Ce problème d'ailleurs est bien connu dans les grandes entreprises, où nous voyons fréquemment une personne ou une task force dédiée à un changement ou une transformation donnée. D’autres mettent même en place un mode de fonctionnement agile avec des points quotidiens et une équipe travaillant à plein temps sur le projet.
En ce qui concerne les plus petites entreprises, de la PME à l’ETI, la situation est plus difficile. En effet, les ressources y sont limitées et le plus souvent complètement occupées et optimisées. Il y a de ce fait assez peu de marge pour mener des activités nouvelles ou non prévues. Dans nos expériences dans des projets de changements et des transformations dans des ETI, nous rencontrons souvent ce genre d’écueil, alors même que nous avons déployé les bonnes pratiques de conduite du changement citées plus haut. Les propos entendus dans ces situations sont du genre « le projet est génial, mais je n’ai pas le temps d’y faire ce qu’il faudrait ».

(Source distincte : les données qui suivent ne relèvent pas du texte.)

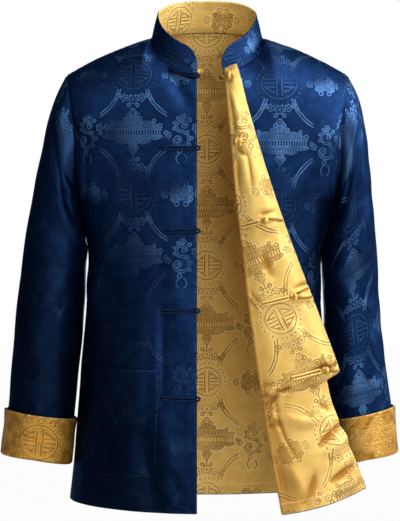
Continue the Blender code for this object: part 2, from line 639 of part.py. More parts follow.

Que faire dans une telle situation ? La décision d’affecter du temps au changement relève de la personne et également des acteurs en interaction avec cette personne, notamment sa hiérarchie. Pour l’individu, la question peut concrètement se poser ainsi « Est-ce qu’aujourd’hui je vais répondre à un client, ce qui constitue ma mission sur laquelle je suis jugé, ou est-ce que je vais travailler sur le projet CHANGEMENT dont on attend un retour sur investissement dans 6 ou 12 mois ?
Une réponse technique pourrait être d'attribuer des budgets temps aux acteurs impliqués dans le projet de changement, N jour homme sur projet, ou des routines, comme « on travaille sur le projet CHANGEMENT le vendredi après-midi. ».
Si la règle est respectée, le projet avance selon sa programmation, mais nous observons malheureusement bien des situations dans lesquelles l’urgence l’emporte sur les projets de changements, même quand un budget temps lui a été alloué.
Une première étape consiste, selon nous, à évaluer de la manière la plus réaliste possible le temps à passer sur le projet et la réelle capacité que l’organisation peut y attribuer, en prenant en compte le fait qu’en général, il est peu probable qu’une ressource puisse attribuer au projet plus que quelques % d’un ETP en plus de son activité standard.
Augmenter des ressources internes de l’entreprise n’est pas non plus recommandé pour mener un projet de changement, sauf des ressources temporaires pour mener des activités très standardisées ou réellement non reproductibles. Une spécificité d’un projet de changement est en effet que l’engagement des ressources humaines de l’entreprise dans le projet de changement en est un facteur de succès.
Il en ressort que finalement, pour une entreprise, s'engager dans un changement ou dans une transformation, impose, entre autres pratiques expertes, de renoncer à d'autres projets. Une analyse de portefeuille de projets mérite d’être faite, la décision doit être prise par les instances de gouvernance de l’entreprise et elle doit être communiquée à l’ensemble du personnel pour ne laisser aucune ambiguïté sur les priorités choisies.